Haji Mudathim Lutale, the headteacher whose house was used by Wagaba could not confirm the defilement. And he said he did not know how far the case had reached.
“I can’t say it [the defilement] is true because I did not witness it. This was my school askari [guard] and I had given him my house to keep it for me. The issue happened in the community. This is a day school. What I heard is that the man had agreed with the family and that they had settled the issue but maybe after a misunderstanding they decided to bring it back,” Lutale said.
Although Lutale said he headed a day school, investigations have established that there are students, boys and girls, accommodated at the school in a dormitory setting.
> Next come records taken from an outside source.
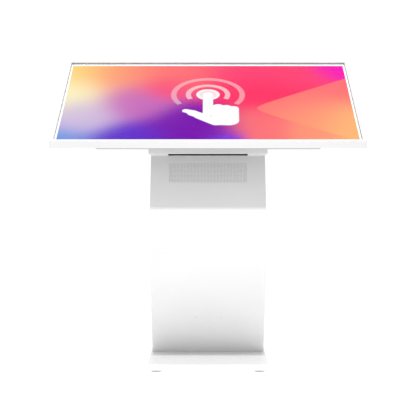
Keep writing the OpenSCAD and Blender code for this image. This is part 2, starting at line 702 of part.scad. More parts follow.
module hinge_pins() color(ZINC) at_hinges() translate([0, -hinge_l / 2 - 1, hinge_z]) rotate([-90, 0, 0]) {
    cylinder(r = pin_r, h = hinge_l + 2);
    cylinder(r = 2.2, h = 1);
}

module service_door() color(STEEL_WHITE) lower_back() difference() {
    translate([0, door_y + door_l / 2, 0]) union() {
        plate(door_w, door_l, [-door_t, 0]);
        difference() {
            plate(door_w - 30, door_l - 30, [-12, -door_t + 0.1]);
            plate(door_w - 33, door_l - 33, [-20, -door_t]);
            translate([lock_x, 0, 0]) plate(30, 70, [-20, -door_t]);
        }
    }
    translate([lock_x, lock_y, 0]) rod(lock_r, [-20, 5]);
    for (y = hinge_at, s = [-1, 1] * (door_hinge_l / 2 - 7))
        translate([hinge_x + rivet_x, y + s, 0]) rod(1.6, [-5, 2]);
}

module door_hinges() color(ZINC) at_hinges()
    leaf(1, [[-knuckle_l / 2, knuckle_l / 2]], door_hinge_l);

module lock_frame() {
    lower_back() translate([lock_x, lock_y, 0]) children();
}

module lock_body() color(ZINC) lock_frame() difference() {
    union() {
        rod(11.5, [0, 2.5]);
        rod(lock_r, [-lock_depth + 2, 0.01]);
    }
    rod(6 + running, [-30, 10]);
}

module lock_nut() color(ZINC) lock_frame() difference() {
    translate([0, 0, -door_t - 3.5]) cylinder(r = 13, h = 3.5, $fn = 6);
    rod(lock_r, [-30, 10]);
}

// Turning barrel of the lock, with the keyway in its face and a square end for the cam.
module lock_plug() color("silver") lock_frame() difference() {
    union() {
        rod(6, [-lock_depth + 1.6, 2.2]);
        rod(4, [-lock_depth - 4.5, -lock_depth + 2]);
    }
    block([-0.9, 0.9], [-3.6, 3.6], [-4, 10]);
}

module lock_cam() color(ZINC) lock_frame() difference() {
    union() {
        rod(8, [-lock_depth - 2.4, -lock_depth - FLOAT]);
        block([-7, 7], [0, cam_reach], [-lock_depth - 2.4, -lock_depth - FLOAT]);
    }
    rod(4, [-lock_depth - 10, 0]);
}

// ---- mains connection ----

// Outline of the inlet's recess, with its two cut corners.
function inlet_points(w, l, cut) =
    [[-w / 2, -l / 2], [w / 2, -l / 2], [w / 2, l / 2 - cut], [w / 2 - cut, l / 2], [-w / 2 + cut, l / 2],
     [-w / 2, l / 2 - cut]];

module power_inlet() color(DARK) connector_face(inlet_x) difference() {
    union() {
        rounded_plate(31, 24.4, 2, [0, 2]);
        plate(27, 19.8, [-22, 0.5]);
    }
    translate([0, 0, -14]) linear_extrude(30) polygon(inlet_points(24.4, 16.6, 4));
    for (p = inlet_pin_at) translate([p[0], p[1], 0]) plate(4, 2, [-30, 0]);
}

module inlet_pins() color("silver") connector_face(inlet_x)
    for (p = inlet_pin_at) translate([p[0], p[1], 0]) plate(4, 2, [-30, -4.5]);

module switch_frame() color(DARK) connector_face(switch_x) difference() {
    union() {
        rounded_plate(15.4, 21.4, 1.5, [0, 1.6]);
        plate(13, 19.2, [-16, 0.5]);
    }
    plate(11, 17, [-10, 10]);
    translate([-10, 0, rocker_pivot]) rotate([0, 90, 0]) cylinder(r = 1 + running, h = 20);
}

// Rocker pressed at its upper end at rest; it turns by twice its tilt.
module switch_rocker() color([0.08, 0.08, 0.08])
    connector_face(switch_x) translate([0, 0, rocker_pivot]) rotate([-rocker_tilt, 0, 0]) {
        across(10.4) polygon([[-7.2, -2], [0, -3.2], [7.2, -2], [7.4, 5.2], [0, 3.6], [-7.4, 5.2]]);
        rotate([0, 90, 0]) cylinder(r = 1, h = 12.6, center = true);
    }

module wiring_loom() color(DARK) {
    tube(mains_route, 3.5);
    tube(loom_route, 5);
}

// ---- base ----

module base_cover() color(STEEL_WHITE) difference() {
    rounded_plate(base_w, base_l, 5, [foot_gap, base_z]);
    plate(base_w - 2 * sheet, base_l - 2 * sheet, [0, base_z - sheet]);
    at_frame_bolts() rod(5.5, [0, 50]);
}

module at_feet() {
    for (x = [-foot_x, foot_x], y = [-foot_y, foot_y]) translate([x, y, 0]) children();
}

module ballast_plate() color([0.3, 0.3, 0.32]) difference() {
    plate(base_w - 2 * sheet - 2, base_l - 2 * sheet - 2, ballast_z);
    at_feet() rod(8, [0, 50]);
    at_frame_bolts() rod(5, [0, 50]);
}

module foot_bushes() color(ZINC) at_feet() difference() {
    rod(8, [ballast_z[0], ballast_z[1] - 0.5]);
    rod(stud_r + running, [0, 50]);
}

// Levelling foot: a round pad on a stud that screws into its bush.
module foot(x, y) color([0.45, 0.45, 0.46]) translate([x, y, 0]) {
    rod(foot_d / 2, [0, 3.4]);
    rod(foot_d / 2 - 3, [3.3, foot_gap - 1]);
    rod(stud_r, [foot_gap - 1.1, ballast_z[1] - 1.5]);
}

module foot_front_left() foot(-foot_x, -foot_y);
module foot_front_right() foot(foot_x, -foot_y);
module foot_rear_left() foot(-foot_x, foot_y);
module foot_rear_right() foot(foot_x, foot_y);

bezel_frame();
glass_gasket();
touch_glass();
border_print();
lcd_panel();
panel_straps();
back_pan();
pan_screws();
rear_housing();
housing_screws();
mount_plate();
chassis_rails();
media_player();
power_supply();
controller_board();
board_spacers();
neck_cover();
slot_screen();
neck_screws();
neck_bracket();
neck_bolts();
head_bolts();
column_shell();
speaker_grille();
grille_cloth();
speaker_box();
speaker_drivers();
inner_frame();
frame_bolts();
equipment_shelf();
junction_box();
front_screws();
back_panel();
back_panel_screws();
door_frame();
door_seal();
lock_keeper();
hinge_leaves();
hinge_pins();
service_door();
door_hinges();
lock_body();
lock_nut();
lock_plug();
lock_cam();
power_inlet();
inlet_pins();
switch_frame();
switch_rocker();
wiring_loom();
base_cover();
ballast_plate();
foot_bushes();
foot_front_left();
foot_front_right();
foot_rear_left();
foot_rear_right();
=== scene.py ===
"""Touchscreen kiosk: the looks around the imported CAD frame. Metres, +Z up, the user stands on the -Y side."""

import json
import math

import bmesh
import bpy
from mathutils import Matrix, Vector


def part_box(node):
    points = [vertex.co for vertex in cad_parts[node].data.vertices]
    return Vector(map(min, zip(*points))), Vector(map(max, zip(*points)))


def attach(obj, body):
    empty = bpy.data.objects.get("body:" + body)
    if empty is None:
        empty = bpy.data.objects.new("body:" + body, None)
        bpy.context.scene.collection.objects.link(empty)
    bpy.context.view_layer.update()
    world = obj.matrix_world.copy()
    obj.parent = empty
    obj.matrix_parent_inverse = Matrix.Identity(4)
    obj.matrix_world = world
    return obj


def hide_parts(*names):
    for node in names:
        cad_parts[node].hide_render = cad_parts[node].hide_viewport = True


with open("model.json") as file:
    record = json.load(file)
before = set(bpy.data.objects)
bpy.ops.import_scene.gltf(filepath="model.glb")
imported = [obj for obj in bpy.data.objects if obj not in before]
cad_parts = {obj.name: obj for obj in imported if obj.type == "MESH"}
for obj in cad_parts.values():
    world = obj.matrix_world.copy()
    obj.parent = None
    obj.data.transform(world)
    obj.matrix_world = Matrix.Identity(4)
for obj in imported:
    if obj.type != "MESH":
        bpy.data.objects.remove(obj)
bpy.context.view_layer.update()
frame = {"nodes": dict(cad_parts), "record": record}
NODES = frame["nodes"]
MM = 0.001

# ---- the frame's own directions ----

SCREEN_TILT = math.radians(30)        # the screen, from the horizontal
UPPER_LEAN = math.radians(28.8)       # the column's upper face, from the vertical
UP_SLOPE = Vector((0, math.cos(SCREEN_TILT), math.sin(SCREEN_TILT)))
SCREEN_OUT = Vector((0, -math.sin(SCREEN_TILT), math.cos(SCREEN_TILT)))
UPPER_OUT = Vector((0, -math.cos(UPPER_LEAN), math.sin(UPPER_LEAN)))


def box_centre(node):
    low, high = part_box(node)
    return (low + high) / 2


# ---- building node trees ----


class Graph:
    """A material's node tree. Each method adds one node and returns its output socket."""

    def __init__(self, name):
        self.material = bpy.data.materials.new(name)
        self.material.use_nodes = True
        self.tree = self.material.node_tree
        self.tree.nodes.clear()

    def add(self, kind, inputs=(), **settings):
        """A node of a kind, with its settings, and its inputs given by name or number."""
        node = self.tree.nodes.new("ShaderNode" + kind)
        for key, value in settings.items():
            setattr(node, key, value)
        for key, value in dict(inputs).items():
            if isinstance(value, bpy.types.NodeSocket):
                self.tree.links.new(value, node.inputs[key])
            elif value is not None:
                node.inputs[key].default_value = value
        return node

    def math(self, operation, *values):
        return self.add("Math", enumerate(values), operation=operation).outputs[0]

    def vector(self, operation, *values, scale=None):
        inputs = {**dict(enumerate(values)), "Scale": scale}
        node = self.add("VectorMath", inputs, operation=operation)
        return node.outputs["Value" if operation in ("DOT_PRODUCT", "LENGTH", "DISTANCE") else "Vector"]

    def place(self):
        """A point's place in the row frame at rest, in metres."""
        return self.add("TexCoord").outputs["Object"]

    def noise(self, scale, detail=2.0, stretch=None):
        point = self.place()
        if stretch:
            point = self.vector("MULTIPLY", point, stretch)
        return self.add("TexNoise", {"Vector": point, "Scale": scale, "Detail": detail}).outputs["Fac"]

    def spread(self, value, low, high):
        """Carries 0..1 to low..high."""
        return self.add("MapRange", {"Value": value, "To Min": low, "To Max": high}).outputs["Result"]

    def smooth(self, value, start, end):
        """Rises smoothly from 0 at start to 1 at end."""
        inputs = {"Value": value, "From Min": start, "From Max": end}
        return self.add("MapRange", inputs, interpolation_type="SMOOTHSTEP").outputs["Result"]

    def blend(self, share, first, second):
        """Between two colours."""
        return self.add("Mix", {0: share, 6: first, 7: second}, data_type="RGBA").outputs[2]

    def bump(self, height, distance, strength=1.0):
        inputs = {"Height": height, "Distance": distance, "Strength": strength}
        return self.add("Bump", inputs).outputs["Normal"]

    def surface(self, shader):
        self.add("OutputMaterial", {"Surface": shader.outputs[0]})
        return self.material

    def principled(self, **inputs):
        """Ends the tree with one Principled shader; underscores in names stand for spaces."""
        named = {name.replace("_", " "): value for name, value in inputs.items()}
        return self.surface(self.add("BsdfPrincipled", named))


def linear(red, green, blue):
    """A colour from its 0..255 display values, by the sRGB curve."""
    def one(v):
        v /= 255
        return v / 12.92 if v <= 0.04045 else ((v + 0.055) / 1.055) ** 2.4
    return (one(red), one(green), one(blue), 1.0)


def grey(level):
    return linear(level, level, level)


# ---- materials ----


def powder_coat(name, low, high):
    """Satin powder coat: fine orange peel, faint cloudiness in tone and gloss."""
    g = Graph(name)
    cloud = g.noise(6, detail=3)
    peel = g.math("ADD", g.noise(900, detail=1), g.math("MULTIPLY", g.noise(320, detail=2), 0.8))
    return g.principled(
        Base_Color=g.blend(cloud, grey(low), grey(high)),
        Roughness=g.spread(g.noise(45, detail=3), 0.36, 0.46),
        Normal=g.bump(peel, 0.02 * MM, 0.6),
        IOR=1.5,
    )


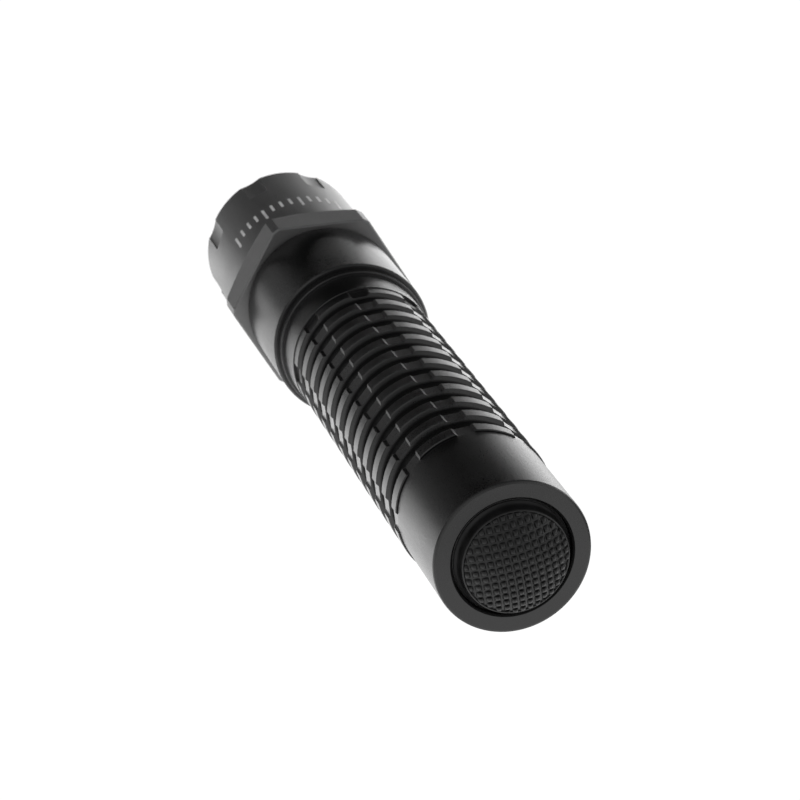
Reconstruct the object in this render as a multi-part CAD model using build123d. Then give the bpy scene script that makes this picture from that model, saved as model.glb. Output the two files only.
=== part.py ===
from build123d import *
import math
import os

# Tactical flashlight, built as separate turned, moulded and board pieces.
# Units are millimetres. +X is the beam axis (tail to lens), +Z is the normal of
# the upper hexagon flat. While modelling, x = 0 is the rear face of the tail cap;
# the pieces are then moved so that the origin is the middle of the smooth tail
# band, on the beam axis. Names ending in _X are places along the beam axis, _R
# radii, _T thicknesses, _THETA angles in degrees from +Y about +X.

ORIGIN_X = 10.3          # middle of the tail band, from the rear face
GAP = 0.02               # clearance between stacked pieces

# Sealing rings and their grooves: centre x, half width of the groove, radius of
# the groove floor, radius of the ring's centreline, radius of its cord.
SEALS = {
    "button_seal": (1.25, 0.55, 8.62, 9.15, 0.49),
    "tail_o_ring": (18.5, 0.75, 10.40, 11.05, 0.64),
    "head_o_ring": (98.0, 0.75, 11.20, 11.85, 0.63),
    "bezel_o_ring": (118.7, 0.65, 12.80, 13.45, 0.60),
}


# ------------------------------------------------------------------- helpers
def turned(points):
    """A solid turned about the beam axis from (x, radius) points."""
    outline = Wire.make_polygon([(x, r, 0) for x, r in points], close=True)
    return revolve(Face(outline), Axis.X, 360)


def ring(x0, x1, r_in, r_out, edge=0.0):
    """A flat ring; edge is the chamfer on its outer corners."""
    if edge:
        return turned([(x0, r_in), (x0, r_out - edge), (x0 + edge, r_out),
                       (x1 - edge, r_out), (x1, r_out - edge), (x1, r_in)])
    return turned([(x0, r_in), (x0, r_out), (x1, r_out), (x1, r_in)])


def disc(x0, x1, r, edge=0.0):
    return ring(x0, x1, 0, r, edge)


def rod(x, y, z, r, length):
    """A cylinder along X, centred on (x, y, z)."""
    return Pos(x, y, z) * Rot(Y=90) * Cylinder(r, length)


def groove(seal, land_r):
    """Profile points of a seal's groove, sunk from the radius land_r."""
    x, half_width, floor_r = SEALS[seal][:3]
    x0, x1 = x - half_width, x + half_width
    return [(x0, land_r), (x0, floor_r), (x1, floor_r), (x1, land_r)]


def seal_ring(seal):
    x, _, _, major_r, cord_r = SEALS[seal]
    return Rot(Y=90) * Pos(0, 0, x) * Torus(major_r, cord_r)


def coil(x0, x1, radius, wire_r, turns):
    """A helical spring filling x0 to x1; radius is that of the wire's centre."""
    length = x1 - x0 - 2 * wire_r
    path = Helix(pitch=length / turns, height=length, radius=radius)
    section = Plane(origin=path @ 0, z_dir=path % 0) * Circle(wire_r)
    body = sweep(section, path=path, is_frenet=True)
    return Pos(x0 + wire_r, 0, 0) * Rot(Y=90) * body


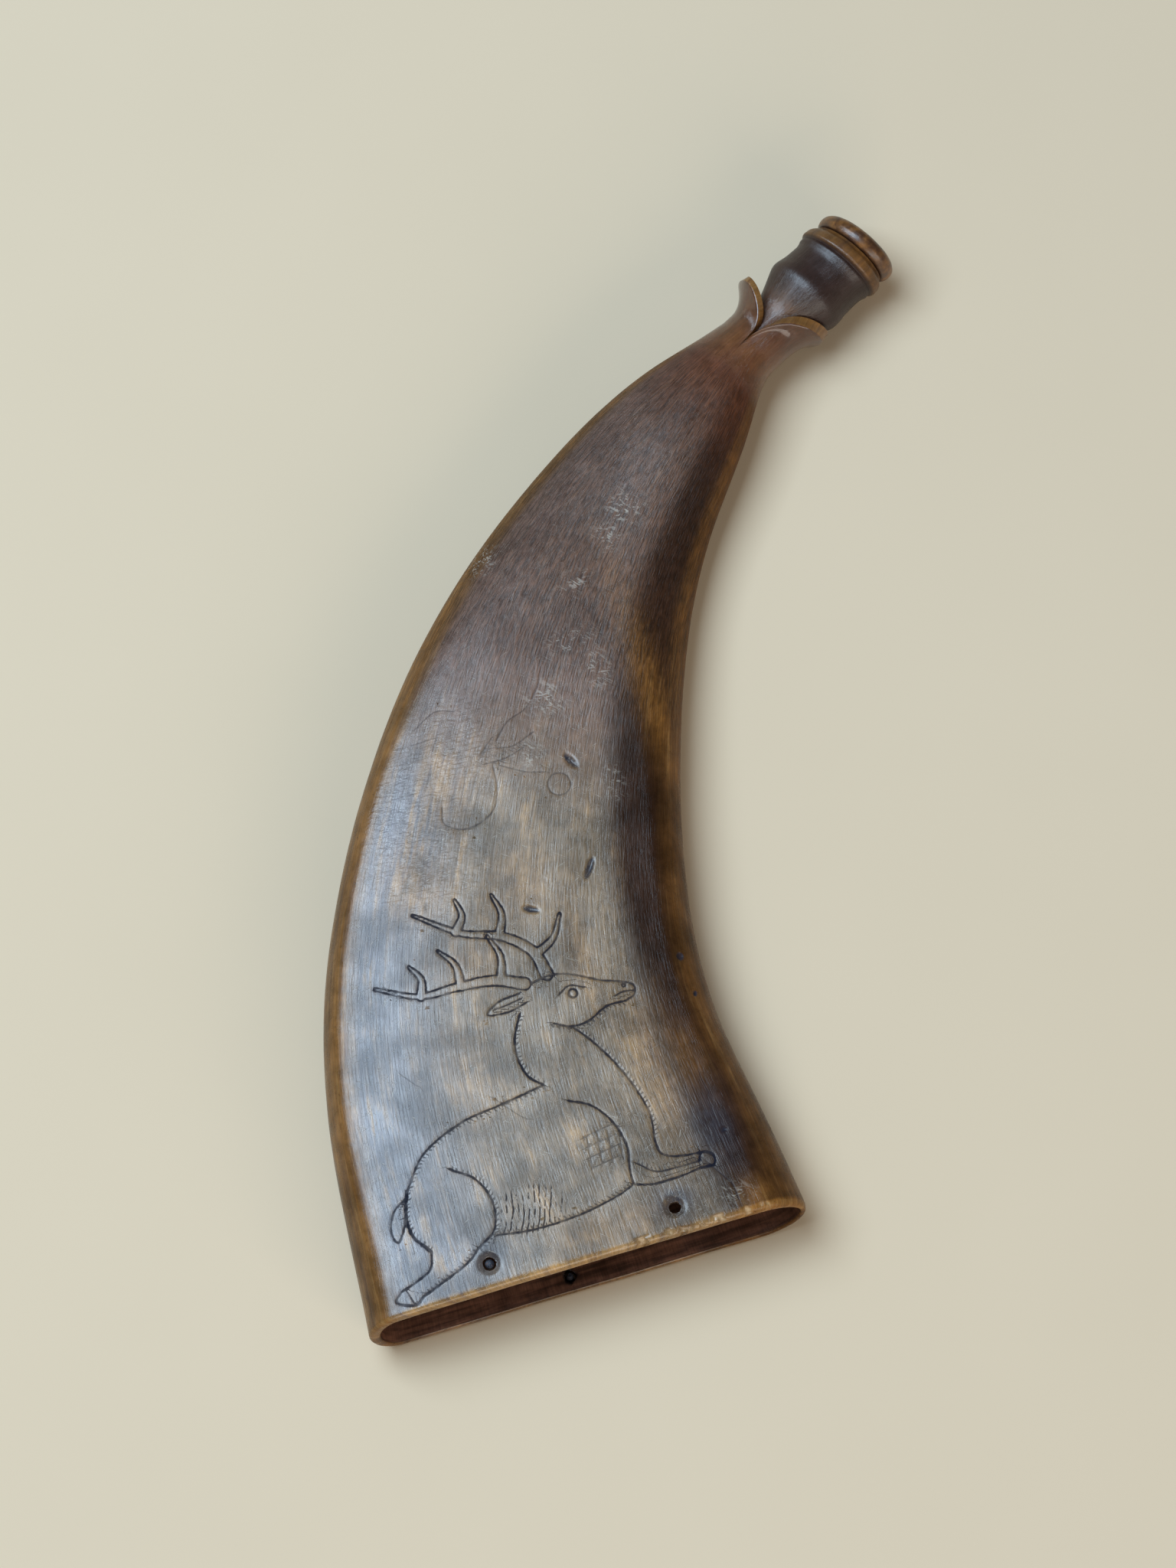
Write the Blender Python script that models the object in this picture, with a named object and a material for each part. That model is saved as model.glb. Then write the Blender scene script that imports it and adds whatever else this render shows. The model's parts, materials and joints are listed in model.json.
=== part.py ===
"""Flattened powder horn with a carved leaf collar, a turned spout, a stopper and two broken nails.

The horn lies on its flat back (z = 0) with its show face up. The open base faces -Y, the horn runs along +Y
and bends towards +X. The origin is on the resting plane, under the middle of the base rim's top edge.
Lengths in the constants are millimetres, and angles are degrees.
"""

import math

import bmesh
import bpy
import numpy as np

MILLIMETRE = 0.001

# Centreline of the pressed body, base to neck: x, y, half width, half thickness.
STATIONS = (
    (0.0, 0.0, 45.0, 11.0),
    (0.0, 43.5, 40.0, 10.3),
    (11.5, 86.0, 33.5, 9.6),
    (31.5, 123.0, 26.0, 9.0),
    (55.0, 150.0, 18.0, 8.4),
    (75.0, 166.0, 11.5, 7.8),
    (86.5, 173.5, 7.1, 7.1),
)
SPOUT_BEARING = 62.9          # of the spout's axis, from +Y towards +X
SPOUT_HEIGHT = 10.2           # of the spout's axis over the resting plane
WIDTH_SLOPE = (-0.11, -0.15)  # change of half width per millimetre at the base and at the neck
LIFT_START = 0.72             # share of the body's length where the back leaves the resting plane

# Section of the pressed body.
EDGE_LEFT = 4.5               # sideways reach of the rounded edge on the outside of the bend
EDGE_RIGHT = 7.5              # and on the inside of the bend
EDGE_BASE_EXTRA = 2.0         # added at the base, fading over EDGE_FADE
EDGE_FADE = 50.0
SHARPEST_EDGE = 1.5           # least sideways reach of an edge of the hollow
CROWN = 1.2                   # rise of the show face across its width
ROUND_START, ROUND_END = 0.45, 0.97
ARC_WEIGHT = 2.2              # how densely the rounded edges are sampled compared with the flats
WALL_BASE, WALL_NECK = 2.4, 3.6
RIM_CHAMFER = 0.8
RIM_SLANT = 2.0               # the back of the base rim stands this far beyond its top edge
RIM_SLANT_FADE = 25.0         # distance from the rim over which the slant dies out

# Bore of the spout, and where the hollow of the body narrows into it (measured back from the neck).
BORE_RADIUS = 4.0
BORE_END = 8.0
HOLLOW_END = 70.0

# Leaf collar: each leaf as tip length beyond the neck, start of its flare, flare at the tip.
LEAF_LEFT = (10.2, 2.3, 6.0)
LEAF_RIGHT = (14.3, 5.0, 3.9)
LEAF_NOTCH = -1.3             # where the two leaves meet, front and back
LEAF_FULLNESS = 0.26          # smaller makes the notch narrower
LEAF_THICKNESS = 1.3
LEAF_ROOT = 1.0               # bottom of the pocket between leaf and spout
LEAF_BLEND = 7.0              # distance before the neck where the leaf's rings start

# Turned outline of the spout beyond the neck: distance along the axis, radius.
SPOUT_OUTLINE = (
    (2.5, 5.3),
    (6.0, 5.5),
    (9.0, 5.9),
    (12.0, 7.0),
    (14.5, 8.1),
    (16.8, 9.0),
    (18.5, 8.7),
    (21.5, 8.4),
    (24.6, 8.7),
    (25.8, 9.2),
    (26.8, 9.4),
    (28.0, 9.1),
    (28.7, 8.4),
)
MOUTH = 29.2                  # flat mouth of the spout, where the stopper's head sits
MOUTH_RADIUS = 8.2
MOUTH_SLANT = 6.5             # the rings are cut this far off square
SLANT_START, SLANT_END = 12.0, 26.0

# Stopper: head outline beyond the mouth (distance, radius) and the shank that fills the bore.
SEAT_GAP = 0.3
STOPPER_HEAD = (
    (0.0, 8.2),
    (0.7, 8.8),
    (1.5, 9.0),
    (2.4, 8.9),
    (3.1, 8.4),
    (3.6, 7.3),
    (4.0, 5.2),
    (4.3, 2.6),
)
STOPPER_TOP = (4.45, 0.8)
SHANK_RADIUS = (3.7, 3.3)
SHANK_LENGTH = 14.0
SHANK_ROUNDING = 0.8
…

Jamir Kiwalabye, the headteacher Nagulu Umea PS, talked of the child as being so polite, an attribute Wagaba could have exploited.
“The child has been very polite and irregular at school. There must have been laziness on the side of the guardians. The child would even lack basic tools like pens, books,” he said.
Efforts to get the Police’s position were futile as Police at Namayumba referred the writer to the Police Public Relations Officer (PRO) Fred Enanga. Enanga picked his phone and asked the writer to send him an SMS about the issue. By press time he had not yet responded.
On August 5, 2015, the police of Namayumba went to Naggulu village and are reported to have intimidated people out of discussing Wagaba’s issue. Najib Ssekito, Robert Kasozi, and one Yombo were arrested and later released on Police bond, apparently for threatening Wagaba’s wife whom he had been only visiting at night, after being released by the police.
Wagaba, when contacted by phone, pretended to not understand Luganda. He responded in Kiswahili after a long hesitation: Mimi si Wagaba meaning I am not Wagaba.